Rano Karno mengaku siap memberikan keterangan kepada penyidik terkait kasus dugaan suap yang menjerat tiga orang tersangka.

"Hari ini saya dipanggil untuk menjadi saksi saudara Ricky masalah Bank Banten," kata Rano di Gedung KPK, Jakarta, Kamis (7/1/2016).

Dalam kasus ini, tiga orang yang ditetapkan sebagai tersangka adalah Tri Satya sebagai anggota DPRD Banten dari Fraksi PDIP, dan SM Hartono sebagai Wakil Ketua DPRD Banten dari Fraksi Golkar, serta Direktur Utama PT Banten Global Development, Ricky Tampinongkol.

Keduanya disangka melanggar Pasal 12 huruf a atau b atau Pasal 11 Undang-undang (UU) Nomor 31 Tahun 1999 tentang Tindak Pidana Korupsi sebagaimana diubah dengan UU Nomor 20 Tahun 2001 jo Pasal 55 Ayat 1 ke-1 KUHP.
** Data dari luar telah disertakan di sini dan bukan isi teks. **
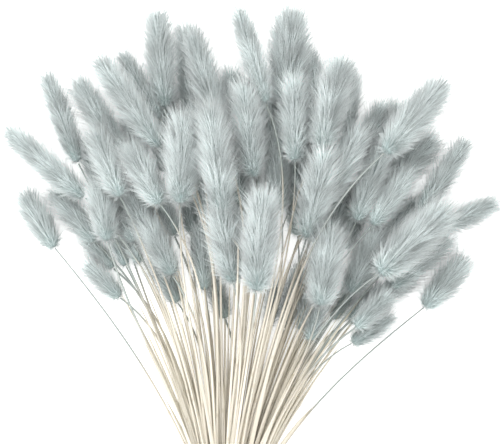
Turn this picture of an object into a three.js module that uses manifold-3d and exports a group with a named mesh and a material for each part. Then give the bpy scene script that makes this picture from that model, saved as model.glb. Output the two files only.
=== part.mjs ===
// A bunch of dried hare's-tail grass: furry blue-grey seed heads on thin cream stems, tied with twine.
// Millimetres. The bunch lies on z = 0 with its stems along -Y and its heads along +Y.
// Places below are measured from the middle of the tie. The bunch is moved to its own origin at the end.
import * as THREE from 'three';
import { mergeVertices } from 'three/addons/utils/BufferGeometryUtils.js';
import Module from 'manifold-3d';

const wasm = await Module();
wasm.setup();
const { Manifold, Mesh } = wasm;

// Driving dimensions of the waist, where the stems run together
const WAIST_RADIUS = 10.5;
const WAIST_LENGTH = 16;
const WAIST_SIDES = 20;
const WAIST_RIM = 0.4;
const WAIST_COLUMNS = 9;
const STEM_ROOT = 4;

// Driving dimensions of the twine tie. Its lowest turns lie on the surface and carry the waist.
const TWINE_RADIUS = 1.3;
const TWINE_TURNS = 4;
const TIE_CLEARANCE = 0.5;
const TIE_SIDES = 20;
const TURN_CORNER = 0.6;
const TWINE_GROOVE = 0.2;
const KNOT_SIZE = [10, 6, 5];
const KNOT_SIDES = [8, 6];
const TWINE_END = [[1, 0.4, 0.5], [8, 1.5, -0.5], [14.5, 2.4, -6], [18, 3.2, -14]];
const WAIST_HEIGHT = WAIST_RADIUS + TIE_CLEARANCE + TWINE_RADIUS * (1 + Math.cos(TURN_CORNER));

// Driving dimensions of the stems
const STEM_RADIUS = 0.85;
const STEM_SIDES = 3;
const STEM_POINTS = 22;
const STEM_TOLERANCE = 1.8;
const STEM_FIXED_AT_WAIST = 3;
const STEM_FIXED_AT_HEAD = 2;
const STEM_GATHERED = 0.45;
const STEM_SWEEP = 1.4;
const STEM_REACH_AT_WAIST = 0.4;
const STEM_REACH_AT_HEAD = 0.3;
const BENDING_ROUNDS = 135;
const CLEARING_ROUNDS = 15;
const STEM_SMOOTHING = 0.3;
const PUSH_SHARE = 0.5;
const CHANNEL_GAP = 0.7;

// Driving dimensions of the stem ends below the tie
const TAIL_LENGTH = 84;
const TAIL_LENGTH_SPREAD = 14;
const TAIL_SPREAD = 1.15;
const TAIL_RISE = 0.2;
const TAIL_WANDER = 3;
const TAIL_BEND = 0.35;
const TAIL_SEED = 5000;

// Driving dimensions of the leaf sheaths, which start and end at numbered points of a stem
const SHEATH_EVERY = 6;
const SHEATH_FROM = 3;
const SHEATH_TO = 11;
const SHEATH_WIDTH = 3.4;
const SHEATH_THICKNESS = 2.2;
const SHEATH_TAPER = 0.6;

// Driving dimensions of the dry leaf blades, which rise in a fan between the stems: angles in degrees
const BLADE_COUNT = 16;
const BLADE_FAN = [-23, 33];
const BLADE_LENGTHS = [100, 175];
const BLADE_WIDTHS = [2.6, 4.2];
const BLADE_FLATNESS = 0.6;
const BLADE_ROOTS = 0.8;
const BLADE_RISE = 0.16;
const BLADE_GATHERED = 0.4;
const BLADE_TIP = 0.45;
const BLADE_SEED = 9000;

// Driving dimensions of the seed heads, with the rings of tufts on a head of each layer
const HEAD_RINGS = [4, 6, 7, 7];
const HEAD_SIDES = 8;
const HEAD_WIDEST_LOW = 0.85;
const HEAD_BLUNTNESS = 0.5;
const TUFT_TIP = 0.85;
const TUFT_FOOT = 0.4;
const TUFT_DEPTH = 0.2;
const TUFT_UNEVENNESS = 0.07;
const TUFT_SEED = 1000;
const LENGTH_PER_WIDTH = 2;
const BASE_GAP = 0.35;
const NEIGHBOUR_GAP = 0.5;
const FLOOR_PRESS = 3;
const PRESSED_TOGETHER = 6.5;
const PRESSED_AT_LEAST = 3.8;
const MOST_IN_A_NODE = 4;
const MOST_HEAD_NODES = 58;

// How far a layer of the pile rises for each millimetre away from the tie, from the lowest layer up
const LAYER_RISE = [0, -0.02, 0.07, 0.14];
const EDGE_DROP = 0.6;
const HALF_FAN_WIDTH = 185;
const HEAD_SLOPES = [-0.3, -0.2, -0.1, 0, 0.1, 0.2, 0.3];
const HEIGHT_PER_SLOPE = 20;

// Each seed head in millimetres: tip x, tip y, base x, base y, width, layer in the pile (3 on top)
const SEEN_HEADS = [
  [-155.5, 288, -99.5, 239.5, 20, 2],
  [-127, 327.5, -104, 264, 18, 2],
  [-105.5, 322, -74, 271, 21, 2],
  [-90, 337.5, -46, 274, 21, 3],
  [-74, 341, -47, 295, 16, 2],
  [-49.5, 371, -43, 302, 22, 2],
  [-29.5, 361.5, -21, 287, 23, 1],
  [-25, 357, -0.5, 273, 21, 2],
  [8, 372, 28, 305, 18, 3],
  [45.5, 370.5, 42.5, 305, 33, 2],
  [59, 344, 64, 280, 19, 1],
  [47, 323, 48, 265, 22, 3],
  [12, 321, 19, 253, 22, 3],
  [81, 336.5, 66, 274, 25, 3],
  [89, 329, 84, 283, 16, 1],
  [110.5, 305, 91, 266, 19, 2],
  [121, 306, 106, 273, 16, 1],
  [152, 320, 110, 270.5, 26, 3],
  [169.5, 280.5, 135, 229, 18, 2],
  [190, 236, 151, 218.5, 18, 1],
  [168.5, 195.5, 139.5, 163, 22, 1],
  [116, 157, 89, 138, 17, 1],
  [-143, 242, -121, 204.5, 21, 1],
  [-99, 193.5, -76.5, 171, 17, 1],
  [-122, 245, -92.5, 208.5, 20, 1],
  [-91, 286, -74, 240, 22, 3],
  [-91, 252, -83, 209, 21, 2],
  [-79, 244, -65, 208, 18, 1],
  [-69, 276, -46, 235, 23, 3],
  [-69, 249, -54, 207, 20, 2],
  [-100, 212, -80, 190, 14, 0],
  [-80, 216, -71, 192, 13, 0],
  [-70, 216, -62, 195, 12, 0],
  [-56, 223, -41, 192, 21, 2],
  [-50, 196, -35.5, 168, 17, 1],
  [-30, 297, -32, 235, 27, 3],
  [-20, 273, -14, 226, 18, 1],
  [-48, 245, -37, 214, 17, 1],
  [-26, 245, -25, 216, 15, 0],
  [-12, 305, -2, 227, 24, 3],
  [0, 294, 9, 235, 17, 1],
  [-5, 232, 5, 180, 24, 3],
  [26, 244, 21, 174, 28, 3],
  [32, 295, 38, 230, 21, 2],
  [70, 273, 56, 211, 25, 3],
  [73, 217, 66, 168, 27, 3],
  [52, 193, 41, 147, 14, 0],
  [57, 172, 52, 146, 12, 0],
  [35, 179, 29, 148, 12, 0],
  [66, 168, 60, 146, 15, 0],
  [-10, 185, -2, 158, 16, 0],
  [-20, 222, -15, 174, 16, 0],
  [108, 218, 88, 176, 25, 2],
  [155, 232.5, 106, 186, 30, 3],
  [158, 212, 115, 176, 19, 1],
  [132, 185, 107, 168, 18, 0],
  [115, 172, 95, 153, 17, 1],
  [91, 179, 81, 164, 15, 0],
  [108, 176, 91, 157, 16, 0],
  [129, 259, 102, 220, 20, 2],
  [146, 281.5, 112, 247, 25, 1],
  [110, 277, 91, 223, 22, 2],
  [94, 287, 69, 238, 24, 2],
  [87, 249, 71, 213, 18, 1],
  [97, 245, 83, 203, 18, 1],
  [19, 262, 18, 214, 20, 0],
  [47, 246, 50, 213, 16, 1],
  [4, 329, 1, 285, 20, 1],
  [-42, 318, -44, 257, 22, 0],
  [32, 326, 30, 276, 24, 0],
  [60, 290, 48, 242, 22, 0],
  [134, 238, 108, 204, 18, 1],
  [-99, 281, -89, 243, 15, 1],
];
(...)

Sebelumnya, Komisi Pemberantasan Korupsi (KPK) akhirnya menetapkan dua anggota DPRD Banten yakni SM Hartono (SMH) dan Tri Satya Santosa (TSS) sebagai tersangka.

Keduanya ditetapkan sebagai tersangka terkait kasus dugaan suap dengan pengesahan RAPBD tahun 2016, di mana di dalamnya tercantum pembentukkan Bank Daerah Banten.
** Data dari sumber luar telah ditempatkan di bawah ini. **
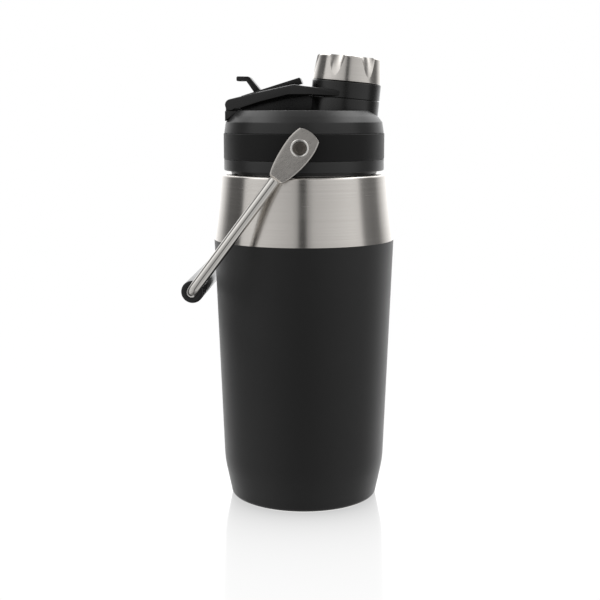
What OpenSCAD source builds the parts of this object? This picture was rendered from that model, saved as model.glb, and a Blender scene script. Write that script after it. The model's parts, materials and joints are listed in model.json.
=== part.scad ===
// Insulated water bottle with a screw lid, a tethered screw cap and a folding bail handle.
// Origin: centre of the base, on the ground. +Z up, spout towards +X, handle pivots on +Y and -Y.

/* [Bottle] */
// Radius just above the rounded foot
foot_r = 33; // [32:0.5:34]
// Radius of the rounded edge under the foot
foot_edge = 2; // [1.5:0.1:2.5]
// Height of the knuckle where the foot flare ends
knuckle_z = 16; // [12:0.5:20]
// Radius at the knuckle
knuckle_r = 35.9; // [35.2:0.1:36.3]
// Radius at the widest point, the top edge of the black coat
widest_r = 39.8; // [39.2:0.1:40.2]
// Height of the top edge of the black coat
coat_top_z = 116.3; // [100:0.1:120]
// Height of the top of the bare steel taper
taper_top_z = 143.6; // [143:0.1:143.8]
// Radius at the top of the bare steel taper
taper_top_r = 36.6; // [36.3:0.1:37]
// Height of the shoulder that the lid stands over
shoulder_z = 145.2; // [145:0.1:145.4]
// Thickness of the steel walls
steel_t = 0.6; // [0.5:0.1:0.7]
// Thickness of the black coat
coat_t = 0.15; // [0.1:0.01:0.2]
// Gap from the outside of the bottle to the inner liner
liner_inset = 2.8; // [2.4:0.1:3.2]
// Outer radius of the neck
neck_r = 29.5; // [29.3:0.1:29.6]
// Height of the mouth
mouth_z = 162; // [161.5:0.1:162]

/* [Lid] */
// Radius of the grey collar
collar_r = 35.2; // [35:0.1:35.4]
// Radius of the bore over the neck
collar_bore_r = 31.4; // [31.3:0.05:31.5]
// Height of the collar's underside
collar_z = 146.7; // [146.5:0.1:147]
// Height of the lower edge of the grip band
band_z0 = 151.6; // [151:0.1:152]
// Height of the upper edge of the grip band
band_z1 = 162.9; // [162.5:0.1:163.2]
// Height where the chamfer starts
chamfer_z = 167.7; // [167.5:0.1:168]
// Radius where the chamfer starts
chamfer_r = 34.3; // [34.2:0.1:34.6]
// Height of the lid's deck
deck_z = 172.6; // [172.4:0.1:172.8]
// Radius of the deck's rim
deck_r = 30; // [29.9:0.1:30.3]
// Rise of the lid in one full turn
thread_lead = 8; // [7.5:0.1:8.5]

/* [Spout and cap] */
// Distance from the bottle's axis to the middle of the spout
spout_x = 18; // [17.8:0.1:18.2]
// Height of the middle of the tether ring's underside
spout_z = 177.8; // [177.6:0.1:178]
// Lean of the spout and the cap
spout_tilt = 5.3; // [5:0.1:5.5]
// Outer radius of the spout's base and of the tether ring
ring_r = 15; // [14.9:0.1:15.1]
// Height of the tether ring
ring_h = 7; // [6.8:0.1:7.2]
// Outer radius of the spout tube
tube_r = 9; // [8.5:0.1:9.2]
// Radius of the drinking bore
drink_r = 6.5; // [5:0.1:7]
// Height of the spout tube above its base
tube_h = 12; // [11:0.1:12]
// Height of the cap above its base
cap_top = 18; // [17.8:0.1:18.4]
// Radius of the steel cap at its lower edge
cap_r = 14.95; // [14.5:0.05:15]
// Number of scallops around the cap
scallops = 6; // [5:1:8]

/* [Tether strap] */
// Distance from the bottle's axis to the strap's hinge
hinge_x = 31.2; // [31:0.1:31.4]
// Height of the strap's hinge
hinge_z = 175; // [174.8:0.1:175.2]
// Radius of the hinge barrel
barrel_r = 2.5; // [2.4:0.05:2.6]
// Half width of the strap at its hinge
strap_half_w = 10.5; // [10.2:0.1:10.8]
// Thickness of the strap's side rails
rail_t = 2.6; // [2.4:0.1:2.8]
// Distance from the bottle's axis to the lever's pin
lever_x = 19.5; // [19:0.1:20]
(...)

Penetapan tersangka terhadap SM Hartono dan Tri Satya Santoso setelah dilakukan pemeriksaan dan ekspose gelar perkara oleh penyidik KPK.

"Disimpulkan ada dugaan tindak pidana korupsi," kata Plt Wakil Ketua KPK Johan Budi SP saat jumpa pers di Kantor KPK, Jakarta, Rabu (2/12/2015).
Kedua wakil rakyat daerah Banten itu diduga menerima suap untuk memuluskan pengesahan RAPBD tahun 2016 untuk pembentukan Bank Banten. "Ditetapkan SMH juga TSS alias S sebagai tersangka," ujar Johan.

Dalam kasus ini, Tri Satya yang merupakan anggota DPRD asal Fraksi PDIP, dan SM Hartono merupakan Wakil Ketua DPRD Banten asal Fraksi Golkar, sama-sama diduga menerima suap dan disangka melanggar Pasal 12 huruf a atau b atau Pasal 11 Undang-Undang (UU) Nomor 31 Tahun 1999 tentang tindak pidana korupsi sebagaimana diubah dengan UU Nomor 20 Tahun 2001 jo Pasal 55 Ayat 1 ke-1 KUHP.